**Written instruction:** Copy out the line that contains "# The shoe's", the line that contains "bpy.data.objects.remove(obj)", and every line between them, exactly, and nothing else.

— START —

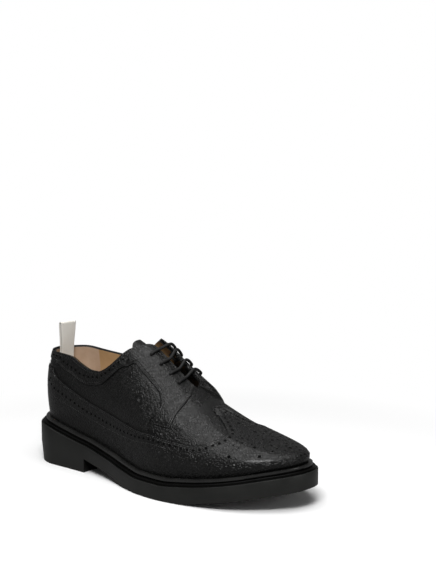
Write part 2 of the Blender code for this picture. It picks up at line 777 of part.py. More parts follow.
def pull_tab():
    """Loop of ribbon standing from inside the back of the collar."""
    rim = open_path(0.0)[0][-1]
    lean = math.radians(TAB_LEAN)
    along = np.array([math.sin(lean), math.cos(lean)])
    inward = np.array([along[1], -along[0]])
    start = np.array([rim[0], rim[2]]) + inward * (WALL + TAB_OFF_WALL + TAB_LOOP / 2) - along * TAB_TUCK
    reach = TAB_TUCK + TAB_HEIGHT - TAB_LOOP / 2
    arc = [math.pi * k / TAB_BENDS for k in range(TAB_BENDS + 1)]
    outer = [(0.0, -TAB_LOOP / 2)] + [(reach + math.sin(a) * TAB_LOOP / 2, -math.cos(a) * TAB_LOOP / 2)
                                      for a in arc] + [(0.0, TAB_LOOP / 2)]
    gap = TAB_LOOP / 2 - TAB_PLY
    inner = [(0.0, gap)] + [(reach + math.sin(a) * gap, math.cos(a) * gap) for a in arc] + [(0.0, -gap)]
    profile = [start + along * u + inward * v for u, v in outer + inner]
    points = [(p[0], y, p[1]) for y in (-TAB_WIDTH / 2, TAB_WIDTH / 2) for p in profile]
    count = len(profile)
    faces = [tuple(range(count)), tuple(range(count, 2 * count))]
    faces += [(k, (k + 1) % count, count + (k + 1) % count, count + k) for k in range(count)]
    return solid("pull_tab", points, faces, ribbon)


# The shoe's frame: the empty sets the middle of the sole's outline on the origin
edge_points = [outline(place, 0.0) for place in sole_turns([turn_of(HEEL_LENGTH)])]
shoe = bpy.data.objects.new("shoe", None)
bpy.context.collection.objects.link(shoe)
sides = [y for _, y in edge_points]
shoe.location = (-SOLE_LENGTH / 2 * METRE, -(min(sides) + max(sides)) / 2 * METRE, 0.0)

for make in (sole_unit, welt, insole, upper, tongue, lace, pull_tab):
    make().parent = shoe
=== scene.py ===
import math

import bmesh
import bpy
import numpy as np
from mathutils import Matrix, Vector


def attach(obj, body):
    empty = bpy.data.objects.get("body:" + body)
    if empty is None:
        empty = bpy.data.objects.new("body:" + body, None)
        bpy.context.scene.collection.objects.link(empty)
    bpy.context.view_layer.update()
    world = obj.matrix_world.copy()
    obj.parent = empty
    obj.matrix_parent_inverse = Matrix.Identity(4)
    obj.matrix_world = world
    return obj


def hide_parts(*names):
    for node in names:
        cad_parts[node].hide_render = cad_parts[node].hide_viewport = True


# Longwing brogue, a right shoe. Lengths are millimetres unless a line says otherwise.
# x runs from the back of the heel to the toe, the outer side is -y.

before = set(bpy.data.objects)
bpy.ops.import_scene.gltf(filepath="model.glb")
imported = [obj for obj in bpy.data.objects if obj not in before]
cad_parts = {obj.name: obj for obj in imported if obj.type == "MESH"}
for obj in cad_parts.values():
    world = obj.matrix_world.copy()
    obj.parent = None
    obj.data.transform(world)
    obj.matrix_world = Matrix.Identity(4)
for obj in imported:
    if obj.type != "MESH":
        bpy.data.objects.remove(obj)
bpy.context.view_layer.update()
print("stage: frame loaded")

# Camera
cameraSet = {
    "place": (0.7764, -0.8645, 0.3476),   # metres
    "azimuth": 39.757,                    # degrees
    "elevation": 8.576,
    "lens": 81.38,
    "sensor": 36.0,
}


def addCamera():
    lens = bpy.data.cameras.new("camera")
    lens.sensor_fit = "VERTICAL"
    lens.sensor_height = cameraSet["sensor"]
    lens.lens = cameraSet["lens"]
    lens.clip_start = 0.01
    camera = bpy.data.objects.new("camera", lens)
    camera.location = cameraSet["place"]
    camera.rotation_euler = (math.radians(90 - cameraSet["elevation"]), 0, math.radians(cameraSet["azimuth"]))
    bpy.context.collection.objects.link(camera)
    bpy.context.scene.camera = camera


addCamera()
print("stage: camera")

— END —

**Worked answer:**
# The shoe's frame: the empty sets the middle of the sole's outline on the origin
edge_points = [outline(place, 0.0) for place in sole_turns([turn_of(HEEL_LENGTH)])]
shoe = bpy.data.objects.new("shoe", None)
bpy.context.collection.objects.link(shoe)
sides = [y for _, y in edge_points]
shoe.location = (-SOLE_LENGTH / 2 * METRE, -(min(sides) + max(sides)) / 2 * METRE, 0.0)

for make in (sole_unit, welt, insole, upper, tongue, lace, pull_tab):
    make().parent = shoe
=== scene.py ===
import math

import bmesh
import bpy
import numpy as np
from mathutils import Matrix, Vector


def attach(obj, body):
    empty = bpy.data.objects.get("body:" + body)
    if empty is None:
        empty = bpy.data.objects.new("body:" + body, None)
        bpy.context.scene.collection.objects.link(empty)
    bpy.context.view_layer.update()
    world = obj.matrix_world.copy()
    obj.parent = empty
    obj.matrix_parent_inverse = Matrix.Identity(4)
    obj.matrix_world = world
    return obj


def hide_parts(*names):
    for node in names:
        cad_parts[node].hide_render = cad_parts[node].hide_viewport = True


# Longwing brogue, a right shoe. Lengths are millimetres unless a line says otherwise.
# x runs from the back of the heel to the toe, the outer side is -y.

before = set(bpy.data.objects)
bpy.ops.import_scene.gltf(filepath="model.glb")
imported = [obj for obj in bpy.data.objects if obj not in before]
cad_parts = {obj.name: obj for obj in imported if obj.type == "MESH"}
for obj in cad_parts.values():
    world = obj.matrix_world.copy()
    obj.parent = None
    obj.data.transform(world)
    obj.matrix_world = Matrix.Identity(4)
for obj in imported:
    if obj.type != "MESH":
        bpy.data.objects.remove(obj)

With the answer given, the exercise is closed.